What you have to do:
Output the data that follows exactly, line for line.
....
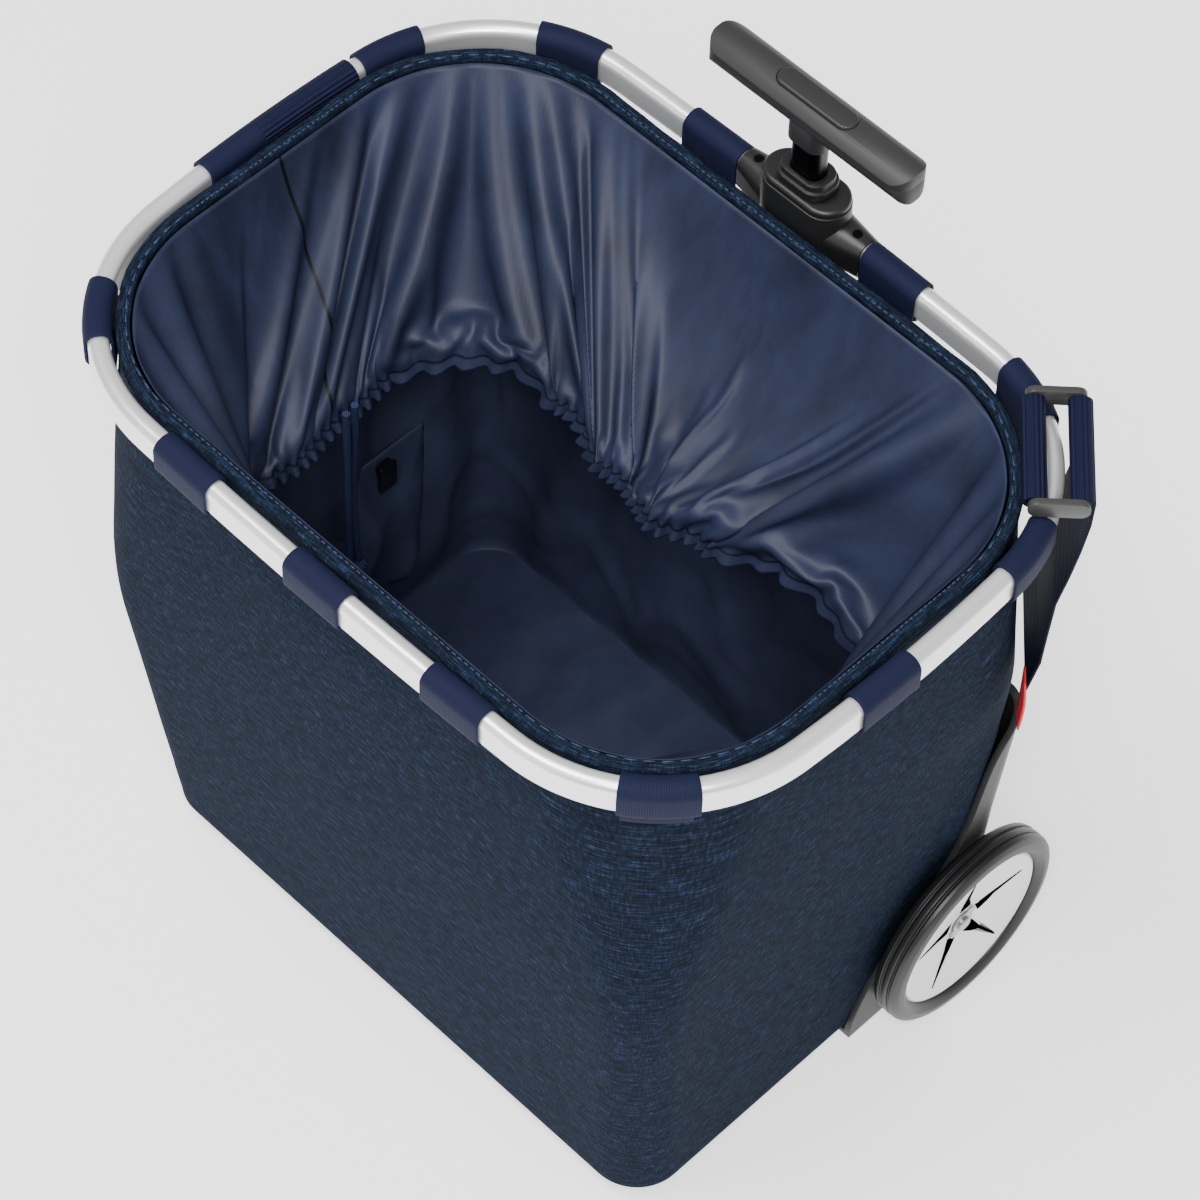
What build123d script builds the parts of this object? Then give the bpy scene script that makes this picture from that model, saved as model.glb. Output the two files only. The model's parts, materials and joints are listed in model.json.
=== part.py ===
from build123d import *
from math import cos, radians, sin
import os

# Shopping trolley: a soft tub hung in an oval metal rim, on a moulded two-wheel
# carriage, with a telescopic pole at the back. Millimetres, +Z up, floor at z = 0,
# +Y towards the pole, origin under the middle of the whole trolley.

# ---- rim ring -------------------------------------------------------------
RIM_Y = -4.0              # centre of the rim, a little in front of the origin
RIM_HALF_X = 210.0        # outside of the tube, to the middle of each short side
RIM_HALF_Y = 156.4        # outside of the tube, to the middle of each long side
RIM_CORNER_R = 96.0       # outside of the tube, at the corners
CORNER_X = 112.0          # centre of a corner arc
CORNER_Y = 58.5
TUBE_DEPTH = 10.0         # the tube's section, across the ring
TUBE_HEIGHT = 19.0        # and upright
TUBE_CORNER = 4.6         # rounding of the section
TUBE_WALL = 1.2
RIM_Z = 388.0             # height of the tube's centre line
RIM_GAP_HALF = 26.0       # the tube's two ends stop this far from the middle of the hub

# ---- webbing --------------------------------------------------------------
WEB = 1.4                 # thickness of the webbing
LOOP_WIDTH = 34.0         # webbing loops that hang the tub in the rim
STRAP_WIDTH = 57.0        # ribbed carrying straps
LOOP_TAIL = 20.0          # how far a loop's tail runs down below the tube

# ---- tub ------------------------------------------------------------------
# heights of the tub's sections, with half width, front, back and corner radius there
FLOOR_Z, WAIST_Z, SHOULDER_Z, CHEST_Z, TOP_Z = 7.0, 125.0, 213.0, 290.0, 388.0
TUB_HALF_X = {FLOOR_Z: 171.5, WAIST_Z: 176.0, SHOULDER_Z: 182.5, CHEST_Z: 188.0, TOP_Z: 194.5}
TUB_FRONT = {FLOOR_Z: -121.0, WAIST_Z: -129.0, SHOULDER_Z: -136.0, CHEST_Z: -141.0, TOP_Z: -145.0}
TUB_BACK = {FLOOR_Z: 113.0, WAIST_Z: 117.0, SHOULDER_Z: 119.5, CHEST_Z: 124.0, TOP_Z: 130.0}
TUB_CORNER = {FLOOR_Z: 30.0, WAIST_Z: 30.0, SHOULDER_Z: 30.0, CHEST_Z: 54.0, TOP_Z: 84.0}
FABRIC = 2.5              # padded outer fabric
LINER = 0.8
GAP = 0.3                 # clearance between soft pieces and their neighbours

# ---- pole -----------------------------------------------------------------
POLE_Y = 146.0
OUTER_X, OUTER_Y, OUTER_R = 26.0, 20.0, 6.0
MIDDLE_X, MIDDLE_Y, MIDDLE_R = 21.5, 15.5, 5.0
INNER_X, INNER_Y, INNER_R = 17.0, 11.5, 4.5
POLE_WALL = 1.2
OUTER_BOTTOM, OUTER_TOP = 24.0, 402.0
MIDDLE_BOTTOM, MIDDLE_TOP = 34.0, 412.3
INNER_BOTTOM, INNER_TOP = 44.0, 451.5
POLE_TRAVEL = 265.0       # travel of each telescopic stage
LOCK_R = 2.0              # lock pins
SLIDE_FIT = 0.1           # running clearance of the telescopic guides

# ---- hub ------------------------------------------------------------------
HUB_X, HUB_DEPTH = 48.0, 25.0
HUB_BOTTOM, HUB_TOP = 366.0, 408.0
BEZEL_TOP = 412.0
BOOT_TOP = 421.0
COLLAR_IN, COLLAR_OUT = 16.0, 38.0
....
Problem solution:
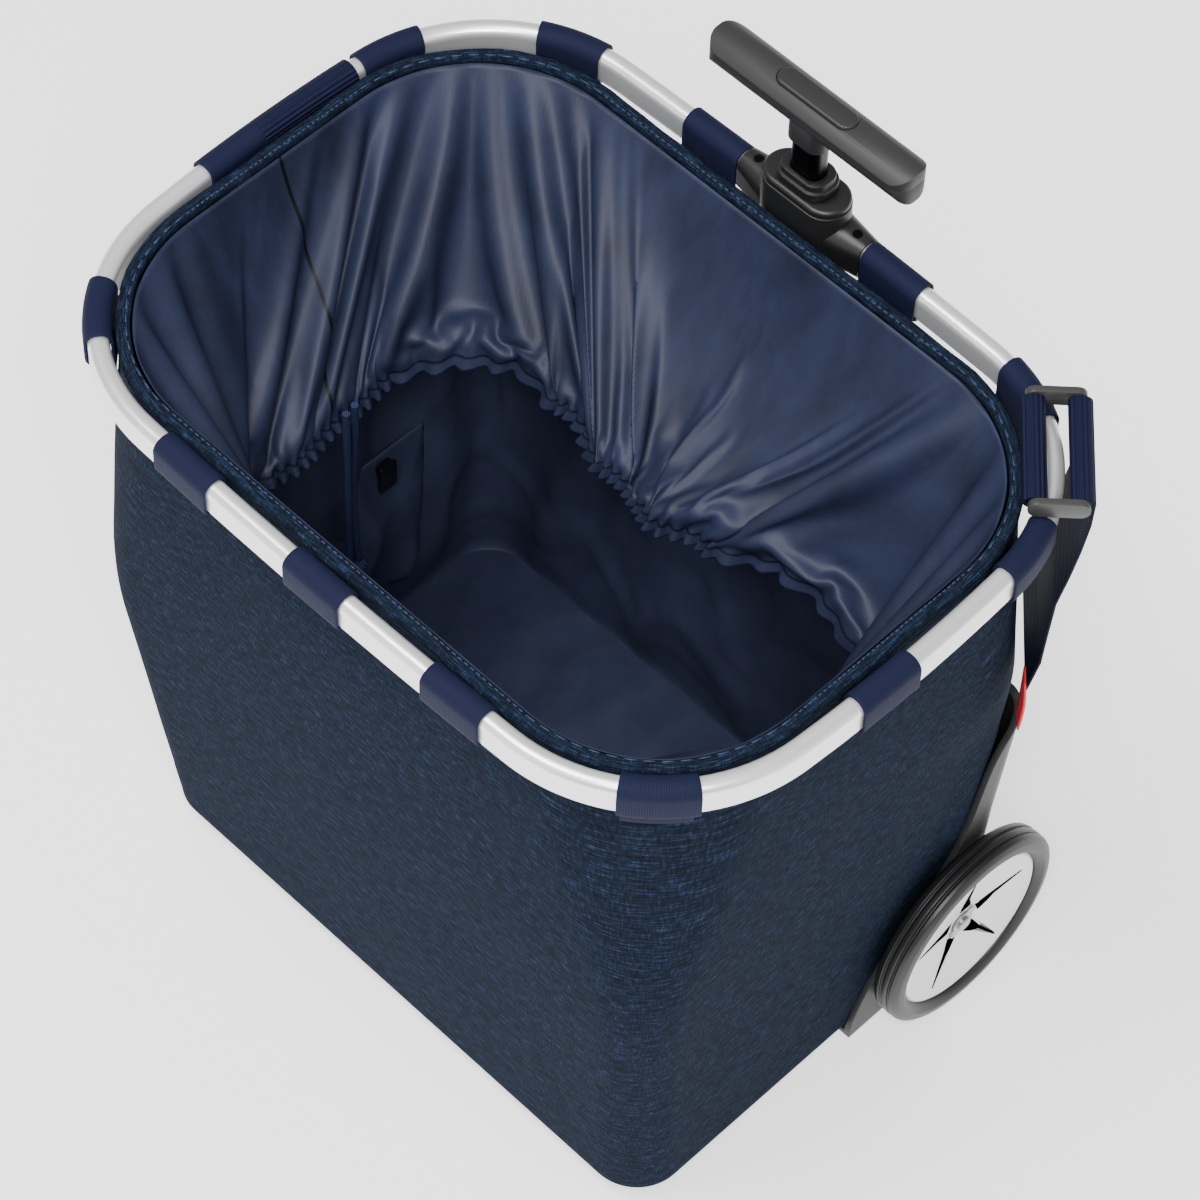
What build123d script builds the parts of this object? Then give the bpy scene script that makes this picture from that model, saved as model.glb. Output the two files only. The model's parts, materials and joints are listed in model.json.
=== part.py ===
from build123d import *
from math import cos, radians, sin
import os

# Shopping trolley: a soft tub hung in an oval metal rim, on a moulded two-wheel
# carriage, with a telescopic pole at the back. Millimetres, +Z up, floor at z = 0,
# +Y towards the pole, origin under the middle of the whole trolley.

# ---- rim ring -------------------------------------------------------------
RIM_Y = -4.0              # centre of the rim, a little in front of the origin
RIM_HALF_X = 210.0        # outside of the tube, to the middle of each short side
RIM_HALF_Y = 156.4        # outside of the tube, to the middle of each long side
RIM_CORNER_R = 96.0       # outside of the tube, at the corners
CORNER_X = 112.0          # centre of a corner arc
CORNER_Y = 58.5
TUBE_DEPTH = 10.0         # the tube's section, across the ring
TUBE_HEIGHT = 19.0        # and upright
TUBE_CORNER = 4.6         # rounding of the section
TUBE_WALL = 1.2
RIM_Z = 388.0             # height of the tube's centre line
RIM_GAP_HALF = 26.0       # the tube's two ends stop this far from the middle of the hub

# ---- webbing --------------------------------------------------------------
WEB = 1.4                 # thickness of the webbing
LOOP_WIDTH = 34.0         # webbing loops that hang the tub in the rim
STRAP_WIDTH = 57.0        # ribbed carrying straps
LOOP_TAIL = 20.0          # how far a loop's tail runs down below the tube

# ---- tub ------------------------------------------------------------------
# heights of the tub's sections, with half width, front, back and corner radius there
FLOOR_Z, WAIST_Z, SHOULDER_Z, CHEST_Z, TOP_Z = 7.0, 125.0, 213.0, 290.0, 388.0
TUB_HALF_X = {FLOOR_Z: 171.5, WAIST_Z: 176.0, SHOULDER_Z: 182.5, CHEST_Z: 188.0, TOP_Z: 194.5}
TUB_FRONT = {FLOOR_Z: -121.0, WAIST_Z: -129.0, SHOULDER_Z: -136.0, CHEST_Z: -141.0, TOP_Z: -145.0}
TUB_BACK = {FLOOR_Z: 113.0, WAIST_Z: 117.0, SHOULDER_Z: 119.5, CHEST_Z: 124.0, TOP_Z: 130.0}
TUB_CORNER = {FLOOR_Z: 30.0, WAIST_Z: 30.0, SHOULDER_Z: 30.0, CHEST_Z: 54.0, TOP_Z: 84.0}
FABRIC = 2.5              # padded outer fabric
LINER = 0.8
GAP = 0.3                 # clearance between soft pieces and their neighbours

# ---- pole -----------------------------------------------------------------
POLE_Y = 146.0
OUTER_X, OUTER_Y, OUTER_R = 26.0, 20.0, 6.0
MIDDLE_X, MIDDLE_Y, MIDDLE_R = 21.5, 15.5, 5.0
INNER_X, INNER_Y, INNER_R = 17.0, 11.5, 4.5
POLE_WALL = 1.2
OUTER_BOTTOM, OUTER_TOP = 24.0, 402.0
MIDDLE_BOTTOM, MIDDLE_TOP = 34.0, 412.3
INNER_BOTTOM, INNER_TOP = 44.0, 451.5
POLE_TRAVEL = 265.0       # travel of each telescopic stage
LOCK_R = 2.0              # lock pins
SLIDE_FIT = 0.1           # running clearance of the telescopic guides

# ---- hub ------------------------------------------------------------------
HUB_X, HUB_DEPTH = 48.0, 25.0
HUB_BOTTOM, HUB_TOP = 366.0, 408.0
BEZEL_TOP = 412.0
BOOT_TOP = 421.0
COLLAR_IN, COLLAR_OUT = 16.0, 38.0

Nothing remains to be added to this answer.